Natural convection of a nanofluid-filled circular enclosure partially saturated with a porous medium using ISPH method

Abstract: The purpose of this study is to simulate the natural convection of a heated square shape embedded in a circular enclosure filled with nanofluid using an incompressible smoothed particle hydrodynamics (ISPH) method.,In the ISPH method, the evaluated pressure was stabilized by using a modified source term in solving the pressure Poisson equation. The divergence of the velocity was corrected, and the dummy particles were used to treat the rigid boundary. Dummy wall particles were initially settled in outer layers of the circular enclosure for preventing particle penetration and reducing the error of truncated kernel. The circular enclosure was partially filled with a porous medium near to the outer region. The single-phase model was used for the nanofluid, and the Brinkman–Forchheimer-extended Darcy model was used for the porous medium. Dummy wall particles were initially settled in outer layers of circular enclosure for preventing particle penetration and reducing error from the truncated kernel on the boundary.,The length of the inner square shape plays an important role in enhancing the heat transfer and reducing the fluid flow inside a circular enclosure.

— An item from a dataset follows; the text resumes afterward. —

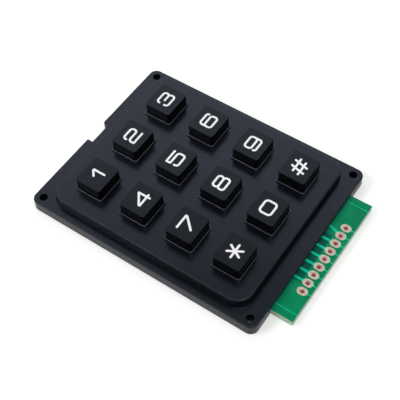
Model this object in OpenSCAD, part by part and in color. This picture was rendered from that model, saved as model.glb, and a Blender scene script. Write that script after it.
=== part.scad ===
// Matrix keypad, three columns by four rows, with a black bezel, hard keycaps and a board tab.
// The origin is the centre of the four corner holes, on the flange's bottom face.
// +X runs from key 1 to key 3, +Y from the board tab towards key 1, and +Z out of the key tops.

/* [Bezel] */
// Width of the flange
body_w = 51.5; // [48:0.5:60]
// Length of the flange
body_l = 64; // [61:0.5:76]
// Thickness of the flange
flange_t = 3.1; // [2.8:0.1:3.8]
// Radius of the flange's corners
flange_r = 2; // [1:0.25:4]
// Setback of the raised middle's top from the long edges
plateau_inset_x = 2.55; // [2:0.05:3]
// Setback of the raised middle's top from the short edges
plateau_inset_y = 4.4; // [4.2:0.1:5]
// Lean of the raised middle's sides, from top to foot
plateau_draft = 0.35; // [0.1:0.05:0.5]
// Radius of the raised middle's corners, at its top
plateau_r = 4; // [1:0.25:4.5]
// Wall around the board's cavity
wall_t = 1.6; // [1.2:0.1:2]
// Thickness of the roof that the keys come through
roof_t = 1.4; // [1:0.1:2]
// Radius of the cavity's corners
cavity_r = 1; // [0.5:0.1:2]
// Width of the notch in the far short edge
notch_w = 6.5; // [4:0.5:10]
// Depth of the notch
notch_l = 1.5; // [0.5:0.1:2]

/* [Corner holes] */
// Diameter of the corner holes
hole_d = 2; // [1.8:0.1:2.6]
// Hole centres in from the long edges
hole_inset_x = 2.25; // [2:0.05:3]
// Hole centres in from the short edges
hole_inset_y = 2.35; // [2:0.05:2.6]

/* [Keys] */
// Column spacing
pitch_x = 14.1; // [13:0.1:14.6]
// Row spacing
pitch_y = 13; // [12.6:0.1:13.4]
// Width of a keycap
key_w = 8; // [7:0.1:8.4]
// Length of a keycap
key_l = 7.1; // [6.6:0.1:7.6]
// Radius of a keycap's upright edges
key_r = 0.5; // [0.3:0.1:0.8]
// Height of the key tops above the raised middle
key_rise = 3.6; // [2:0.1:5]
// Travel of a key
key_travel = 1; // [0.6:0.1:1.4]
// Wall and top of a keycap
key_wall = 1; // [0.8:0.1:1.4]
// Clearance around a keycap in its window
key_clear = 0.1; // [0.08:0.02:0.2]
// Width of the rim around a window
rim_w = 0.3; // [0.2:0.05:0.5]
// Height of the rim above the raised middle
rim_h = 0.5; // [0.2:0.05:0.8]
// Overhang of the skirt that keeps a keycap below the roof
skirt_over = 0.9; // [0.6:0.1:1.2]
// Thickness of that skirt
skirt_t = 0.55; // [0.4:0.05:0.8]
// Gap between the skirt and the roof
skirt_gap = 0.1; // [0.05:0.05:0.2]
// Diameter of the plunger inside a keycap
plunger_d = 4; // [3:0.1:4.4]
// Thickness of the ribs that brace the plunger
rib_t = 0.8; // [0.6:0.1:1]

/* [Legends] */
// Height of a legend
glyph_h = 3.7; // [3:0.1:4.5]
// Width of a legend
glyph_w = 4.1; // [3.6:0.1:5]
// Width of a legend's stroke
stroke_w = 0.55; // [0.4:0.05:0.9]
// Thickness of the ink
ink_t = 0.05; // [0.03:0.01:0.1]

/* [Rubber mat] */
// Thickness of the sheet
mat_t = 0.7; // [0.5:0.1:1]
// Gap between the sheet and the cavity's walls
mat_gap = 0.3; // [0.2:0.1:0.6]
// Radius of a dome at its foot
dome_r = 3.3; // [3.1:0.1:3.6]
// Thickness of a dome's sloping web
dome_web = 0.4; // [0.3:0.05:0.5]
// Thickness of a dome's crown
crown_t = 0.35; // [0.25:0.05:0.4]
// Lip of a dome's crown around the plunger
crown_lip = 0.1; // [0.05:0.05:0.2]
// Room left below a pressed skirt
travel_spare = 0.1; // [0.05:0.05:0.2]
// Diameter of a contact pill
pill_d = 3; // [2.6:0.1:3.2]

/* [Board] */
// Thickness of the board
board_t = 1.6; // [1.2:0.1:1.8]
// Height of the board's back above the flange's bottom face
board_lift = 0.2; // [0.15:0.05:0.3]
// Gap between the board and the cavity's walls
board_gap = 0.2; // [0.1:0.05:0.4]
// Width of the tab
tab_w = 37.2; // [34:0.1:38]
// Reach of the tab past the flange
tab_reach = 5.7; // [5:0.1:12]
// Gap around the tab in its slot
tab_gap = 0.15; // [0.1:0.05:0.3]
// Thickness of the copper
copper_t = 0.05; // [0.03:0.01:0.08]
// Width of the leads seen on the tab
track_w = 0.65; // [0.5:0.05:0.9]
// Width of the stubs from the pads to the tab's outer edge
stub_w = 0.3; // [0.2:0.05:0.4]
// Sideways run of the lead that leans
lead_lean = 1.2; // [0.6:0.1:1.2]
// Width of the hidden tracks
fine_w = 0.4; // [0.3:0.05:0.5]
// Score lines in from the tab's short ends
score_inset = 2; // [1:0.1:3]
// Diameter of a plated hole that joins both sides
via_d = 0.6; // [0.4:0.05:0.8]

/* [Header pads] */
// Number of pads
pad_count = 9; // [8:1:9]
// Spacing of the pads
pad_pitch = 2.54; // [2.4:0.02:2.6]
// Width of a pad, along the row
pad_w = 2.05; // [1.8:0.05:2.3]
// Length of a pad, across the row
pad_l = 2.65; // [2.4:0.05:3.2]
// Bore of a pad
pad_bore = 1; // [0.8:0.05:1.1]
// Pad centres in from the tab's outer edge
pad_inset = 2.2; // [1.8:0.05:3]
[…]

The porous layer represents a resistance force for the fluid flow and heat transfer, and, consequently, the velocity field and temperature distributions are reduced at the outer region of the circular cylinder. Then, the radius of the inner square shape, Darcy parameter and radius of the porous layer were considered the main factors for controlling the fluid flow and heat transfer inside a circular enclosure. The average Nusselt number decreases as the inner square length, radius of the porous layer and solid volume fraction increase.,The stabilized ISPH method is corrected for simulating the natural convection from an inner hot square inside a nanofluid-filled circular enclosure saturated with a partial layer of a porous medium.